Эта мысль поразила меня. Действительно, у них в руках не только моя работа, но и жилье. Квартира институтская. Если уволят Галю, а она пока еще работает в институте, квартиру обязательно отберут. Охотников много, семьи часто ждут квартиру всю жизнь — и бесполезно… Но как мама узнала, что меня уволили? Очевидно, ей показали «Правду» с моей фамилией, а там, что ж, она нашу жизнь знает, вычислила.
— Не отберут, — сказал я. — И вообще у меня все в порядке. Не волнуйся.
— Да? Хорошо бы. Слушай, Юрочка. Я чувствую, помру скоро. Помру — отпой меня в церкви. А в землю тело не клади, червяки… Бррр… Сожги в крематории. Буду рядом с Федей. Там в крематории и захорони урну в земле. Я узнавала, что и как. У меня для могилы и фотографии приготовлены.
Она оживилась, достала из-под подушки фотографии, сделанные совсем недавно, ретушированные так, что она была на них совсем молодая.
— Выбери, какую хочешь, получше. Буду над своей могилой молодая.
Я обещал.
— Не забудь сдать книжки в библиотеку, когда помру.
— Хорошо.
Мать всегда много читала. Особенно обожала Диккенса, может быть, потому, что его книги напоминали ей ее беспризорное детство. Образование ее было два класса дореволюционной гимназии, но соседи по двору этого не знали. «Клавдия Петровна — интеллигентная женщина, — говорили они. — Образо-ованная».

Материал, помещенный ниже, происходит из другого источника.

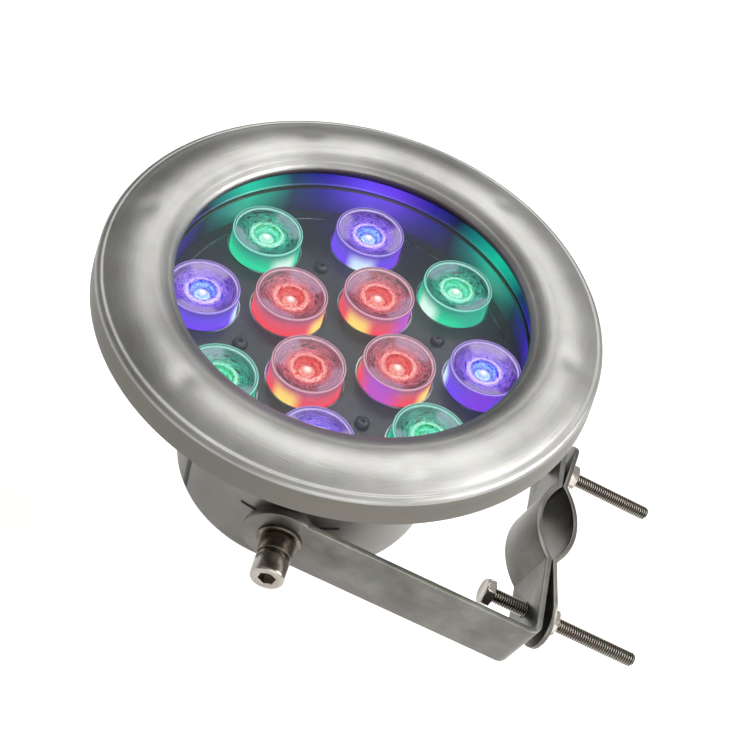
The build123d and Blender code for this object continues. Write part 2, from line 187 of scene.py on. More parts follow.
def finished(name, mesh_maker, surface, body, stands_for=(), crease=35):
    """Turns a bmesh into a shown piece: smooth, creased at its sharp edges, and riding on a body."""
    mesh = bpy.data.meshes.new(name)
    bmesh.ops.remove_doubles(mesh_maker, verts=mesh_maker.verts, dist=1e-7)
    bmesh.ops.recalc_face_normals(mesh_maker, faces=mesh_maker.faces)
    mesh_maker.to_mesh(mesh)
    mesh_maker.free()
    mesh.polygons.foreach_set("use_smooth", [True] * len(mesh.polygons))
    mesh.set_sharp_from_angle(angle=math.radians(crease))
    mesh.materials.append(surface)
    piece = bpy.data.objects.new(name, mesh)
    bpy.context.collection.objects.link(piece)
    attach(piece, body)
    if stands_for:
        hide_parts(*stands_for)
    return piece


def turned(outline, segments=192, place=None, closed=True):
    """A bmesh turned from (radius, height) points in millimetres round the lamp's axis, or another place.

    A third number on a point is the distance across six flats that its ring is trimmed to.
    """
    shape = bmesh.new()
    to_row = lean if place is None else place
    rings = []
    for radius, height, *flats in outline:
        ring = []
        for step in range(1 if radius < 1e-6 else segments):
            angle = 2 * math.pi * step / segments
            reach = radius
            if flats:
                off_flat = (angle + math.pi / 6) % (math.pi / 3) - math.pi / 6
                reach = min(radius, flats[0] / 2 / math.cos(off_flat))
            spot = Vector((reach * math.cos(angle), reach * math.sin(angle), height))
            ring.append(shape.verts.new(to_row @ (spot * MM)))
        rings.append(ring)
    pairs = list(zip(rings, rings[1:] + rings[:1])) if closed else list(zip(rings, rings[1:]))
    for low, high in pairs:
        if len(low) == 1 and len(high) == 1:
            continue
        for i in range(segments):
            j = (i + 1) % segments
            corners = [low[i % len(low)], low[j % len(low)], high[j % len(high)], high[i % len(high)]]
            shape.faces.new(list(dict.fromkeys(corners)))
    return shape


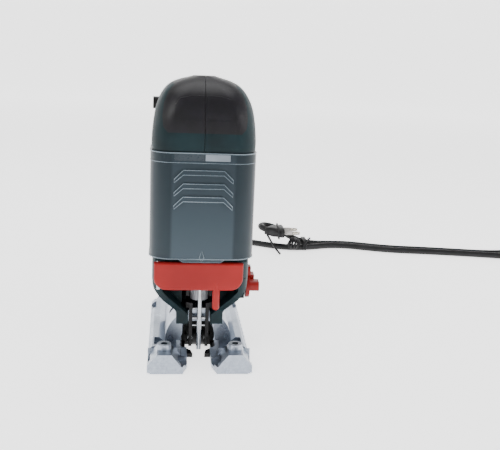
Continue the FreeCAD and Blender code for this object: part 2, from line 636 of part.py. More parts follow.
def build_motor():
    """Universal motor: armature, field, bearings, brushes and the bearing plate."""
    shaft = rod_y(0, MOTOR_Z, 4.0, -5, 132).fuse(rod_y(0, MOTOR_Z, 3.4, -17, -5))
    pinion = spur_gear(PINION_TEETH, 0, MOTOR_Z, -15.5, -4.5, math.pi / PINION_TEETH)
    keep("armature_shaft", fuse_all([shaft, pinion]))
    core = rod_y(0, MOTOR_Z, 15.5, 38, 80).cut(rod_y(0, MOTOR_Z, 4.0, 30, 90))
    slots = [box(-0.9, 0.9, 37, 81, 10, 16) for _ in range(12)]
    for index, slot in enumerate(slots):
        slot.translate(V(0, 0, MOTOR_Z))
        slot.rotate(V(0, 0, MOTOR_Z), AXIS_Y, 30 * index)
    keep("armature_core", core.cut(slots))
    windings = [rod_y(0, MOTOR_Z, 13, 31, 38), rod_y(0, MOTOR_Z, 13, 80, 88)]
    keep("armature_windings", *[w.cut(rod_y(0, MOTOR_Z, 4.0, 20, 100)) for w in windings])
    keep("commutator", rod_y(0, MOTOR_Z, 10.5, 92, 108).cut(rod_y(0, MOTOR_Z, 4.0, 90, 110)))
    hub = rod_y(0, MOTOR_Z, 8, 14, 26).fuse(rod_y(0, MOTOR_Z, 26, 24, 26))
    blades = []
    for index in range(14):
        blade = box(-0.7, 0.7, 16, 24.5, 7, 25.5)
        blade.translate(V(0, 0, MOTOR_Z))
        blade.rotate(V(0, 0, MOTOR_Z), AXIS_Y, 360 / 14 * index)
        blades.append(blade)
    keep("fan", fuse_all([hub] + blades).cut(rod_y(0, MOTOR_Z, 4.0, 0, 40)))
    keep("front_bearing", tube_y(0, MOTOR_Z, 9.5, 4.0, 3, 10))
    keep("rear_bearing", tube_y(0, MOTOR_Z, 9.5, 4.0, 122, 129))
    plate = box(-24, 24, 4, 8, 48, 122).cut(rod_y(0, MOTOR_Z, 9.5, 0, 20)).cut(rod_y(0, GEAR_Z, 4.0, 0, 20))
    plate = plate.common(rod_y(0, MOTOR_Z, 27, 0, 20).fuse(box(-14, 14, 0, 20, 80, 116)))
    keep("bearing_plate", plate)
    field = tube_y(0, MOTOR_Z, 27.5, 20.5, 38, 80)
    poles = box(-12, 12, 38, 80, MOTOR_Z - 22, MOTOR_Z + 22).cut(rod_y(0, MOTOR_Z, 16.3, 30, 90))
    keep("field_core", field.fuse(poles))
    coils = []
    for sign in (-1, 1):
        for side in (-1, 1):
            centre = 15.4 * side
            coils.append(box(centre - 2.4, centre + 2.4, 34, 84, MOTOR_Z + 7.5 * sign - 4, MOTOR_Z + 7.5 * sign + 4))
    cutter = rod_y(0, MOTOR_Z, 16.4, 0, 120).fuse(box(-12.1, 12.1, 0, 120, 0, 200))
    coils = [coil.cut(cutter).common(rod_y(0, MOTOR_Z, 20.3, 0, 120)) for coil in coils]
    keep("field_coils", *[solid for coil in coils for solid in coil.Solids])
    holders = []
    brushes = []
    springs = []
    for side in (-1, 1):
        inner = 13.0
        outer = 27.0
        span = sorted((side * inner, side * outer))
        holder = box(span[0], span[1], 95, 105, MOTOR_Z - 5, MOTOR_Z + 5)
        span_cut = sorted((side * (inner - 1), side * (outer - 1.5)))
        holders.append(holder.cut(box(span_cut[0], span_cut[1], 97, 103, MOTOR_Z - 3.5, MOTOR_Z + 3.5)))
        span_brush = sorted((side * 10.6, side * 20))
        brush = box(span_brush[0], span_brush[1], 97.1, 102.9, MOTOR_Z - 3.4, MOTOR_Z + 3.4)
        brushes.append(brush)
        span_spring = sorted((side * 20.1, side * 25.3))
        springs.append(rod_x(100, MOTOR_Z, 2.4, span_spring[0], span_spring[1]))
    keep("brush_holders", *holders)
    keep("carbon_brushes", *brushes)
    keep("brush_springs", *springs)


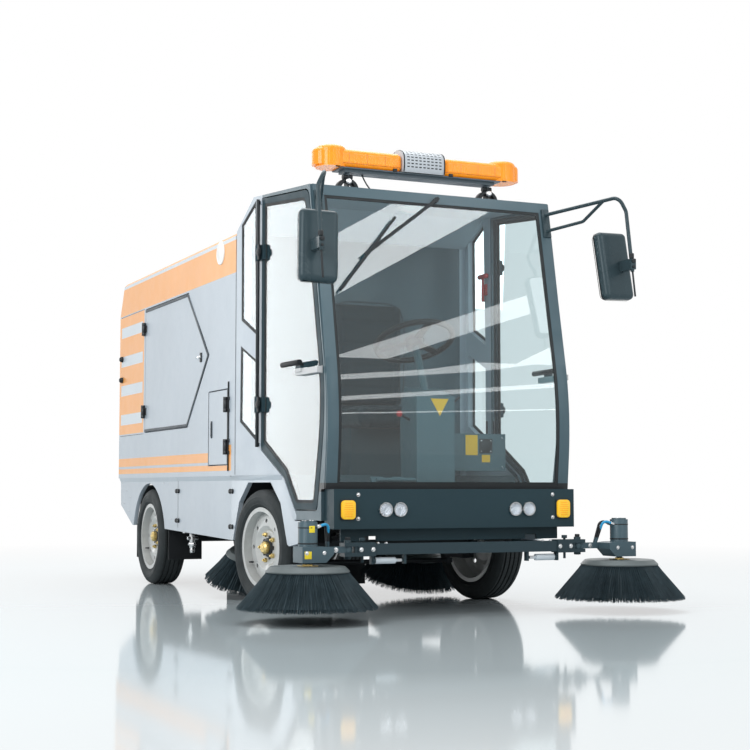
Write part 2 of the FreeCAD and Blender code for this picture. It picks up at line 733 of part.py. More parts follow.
def make_cab():
    """Make the cab's frame, quarter windows, floor and roof."""
    screen_frame = make_screen()
    side = new_body("cab_side")
    top_run = s.cab_rear - s.roof_rear
    front_top = s.cab_rear - s.roof_front - 8
    chin = s.cab_rear - chin_line(s.bumper_top) - 8
    back = s.cab_rear - s.bumper_back - 2
    pad(side, "YZ_Plane", [
        (-s.panel_seam, s.cab_base), (-s.panel_seam, s.body_top + 2), (-top_run, s.roof_rear_height),
        (-front_top, s.roof_front_height), (-(s.cab_rear - s.nose - 8), s.nose_height, s.nose_radius),
        (-chin, s.bumper_top), (-back, s.bumper_top), (-back, s.foot_height),
        (-740, s.foot_height), (-600, s.cab_base)], -s.side_depth, s.side_depth)
    lip_face = s.door_thickness + s.lip_gap
    pocket(side, "YZ_Plane", door_corners(s.door_gap), -lip_face, lip_face + 10)
    pocket(side, "YZ_Plane", door_corners(-s.seal_lip), -s.side_depth - 10, s.side_depth + 20)
    for pane in QUARTER_WINDOWS:
        pocket(side, "YZ_Plane", [(-ahead, up) for ahead, up in pane],
               -s.side_depth - 10, s.side_depth + 20)
    on_cab_side(side)
    tube = rod("hinge_tube", (s.hinge_tube_stand, -s.hinge_tube_ahead, 778), "Z", 1232,
               s.hinge_tube_radius)
    feet = [box("tube_foot", (-5, -s.hinge_tube_ahead - 8, up),
                (s.hinge_tube_stand, -s.hinge_tube_ahead + 8, up + 16)) for up in (782, 1986)]
    post = on_cab_side(fused("hinge_post", [tube] + feet))
    whole_side = cut("cab_side_cut", fused("cab_side_solid", [side, post]), [screen_frame])
    sides = [whole_side, mirrored(whole_side, "cab_side_mirrored")]
    inner_half = s.cab_rear_half - s.side_depth
    rear_wall = box("cab_rear_wall", (-inner_half, at(s.cab_rear - s.body_wall), s.cab_base - s.cab_sheet),
                    (inner_half, at(s.cab_rear), s.body_top - 12))
    toe_half = s.cab_front_half - s.side_depth
    toe_panel = box("toe_panel", (-toe_half, at(s.bumper_back + 2), s.rail_top),
                    (toe_half, at(s.footwell_front), s.sill_height))
    toe_fold = box("toe_fold", (-toe_half, at(chin_line(s.sill_height, s.post_depth)) - 5, s.bumper_top),
                   (toe_half, at(s.footwell_front), s.sill_height))
    toe = cut("toe_cut", fused("toe_solid", [toe_panel, toe_fold]), [screen_frame])
    group = doc.addObject("Part::Compound", "cab_frame_group")
    group.Links = [screen_frame, rear_wall, toe] + sides
    node(group, "cab_frame")

    panes = []
    for pane in QUARTER_WINDOWS:
        body = new_body("quarter_pane")
        pad(body, "YZ_Plane", [(-ahead, up) for ahead, up in pane], -10, s.glass)
        on_cab_side(body)
        panes += [body, mirrored(body, "quarter_pane_mirrored")]
    group = doc.addObject("Part::Compound", "quarter_windows")
    group.Links = panes
    node(group, "quarter_windows")

    floor = new_body("floor_sheet")
    wall_front = s.cab_rear - s.body_wall
    step = s.footwell_rear + 70
    pad(floor, "YZ_Plane", [
        (at(s.footwell_front), s.footwell - s.cab_sheet), (at(s.footwell_rear), s.footwell - s.cab_sheet),
        (at(step), s.cab_base - s.cab_sheet), (at(wall_front), s.cab_base - s.cab_sheet),
        (at(wall_front), s.cab_base), (at(step - 10), s.cab_base),
        (at(s.footwell_rear - 10), s.footwell), (at(s.footwell_front), s.footwell)],
        0, 2 * (s.cab_front_half - s.side_depth), both=True)
    seat_box = box("seat_box", (-190, at(-60), s.cab_base), (190, at(240), s.seat_height))
    node(fused("cab_floor_solid", [floor, seat_box]), "cab_floor")

    roof = new_body("roof_sheet")
    roof_end = s.roof_front + s.post_depth + 3
    pad(roof, "YZ_Plane", [
        (at(s.cab_rear), s.body_top - 12), (at(s.cab_rear), s.body_top + 2),
        (at(s.roof_rear), s.roof_rear_height), (at(roof_end), s.roof_front_height + 3),
        (at(roof_end), s.roof_front_height - 20), (at(s.roof_rear - 8), s.roof_rear_height - 26),
        (at(s.cab_rear - s.body_wall), s.body_top - 12)],
        0, 2 * s.cab_rear_half, both=True)
    plan = new_body("roof_plan")
    inner_half = inner_half - s.seat_gap
    run = s.cab_rear - roof_end
    front_inner = inner_half - run * (s.cab_rear_half - s.cab_front_half) / (s.cab_rear - s.cab_bulge)
    pad(plan, "XY_Plane", [
        (-inner_half, at(s.cab_rear)), (inner_half, at(s.cab_rear)),
        (front_inner, at(roof_end)), (-front_inner, at(roof_end))], s.body_top - 100, 400)
    trimmed = doc.addObject("Part::MultiCommon", "cab_roof")
    trimmed.Shapes = [roof, plan]
    node(trimmed, "cab_roof")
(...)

На Алиханова пытались давить, чтобы он уволил Галю, работницу очень уважаемую, но он отмел эти попытки. В результате с квартирой было в порядке. Пока Галя работала, у нас на пятерых были ее тысяча двести рублей, минус помощь моей матери, плюс небольшая пенсия Галиной тетки. На мясо не хватало, зато хлеб стоил рубль кило, так что ситуация не была катастрофической. А кроме того, благодаря солидарности ученых мы скоро получили почти эквивалент моей зарплаты.
Статья в «Правде» и письмо, разосланное Центральным комитетом во все парторганизации, сделали нас, четырех мятежников из ИТЭФ, известными, и ученые начали организовывать помощь, по тысяче рублей на каждого из нас в месяц. На станции метро «Библиотека им. Ленина» будущий академик Борис Чириков дважды секретно передавал мне деньги, собранные в сибирском Институте ядерной физики. Затем передали тысячу, собранную в Москве в ИТЭФе и ФИАНе, и еще через месяц — в Ленинградском физико-техническом институте. Кажется, впервые в Советском Союзе ученые смогли наладить коллективную помощь своим репрессированным собратьям. При Сталине это было абсолютно невозможно.
Я решил заниматься теоретической физикой дома, как если бы ничего не случилось. Хотя меня угнетало, что приходится жить на иждивении друзей, конец формальной научной карьеры, которая начиналась так удачно, не очень меня беспокоил, настолько я был уверен в своей способности добиваться хороших научных результатов и в этих условиях. Но Галя была расстроена.
— Тебе надо выбрать, — сказала она. — Или наука. Или политика.
Не мои политические взгляды ее беспокоили, а неясность моего будущего. Выбери я твердо из этих двух «или» опасную дорогу политики, с ее почти неминуемым арестом, нет сомнений, она поддержала бы меня. В конце концов она была Папкевич.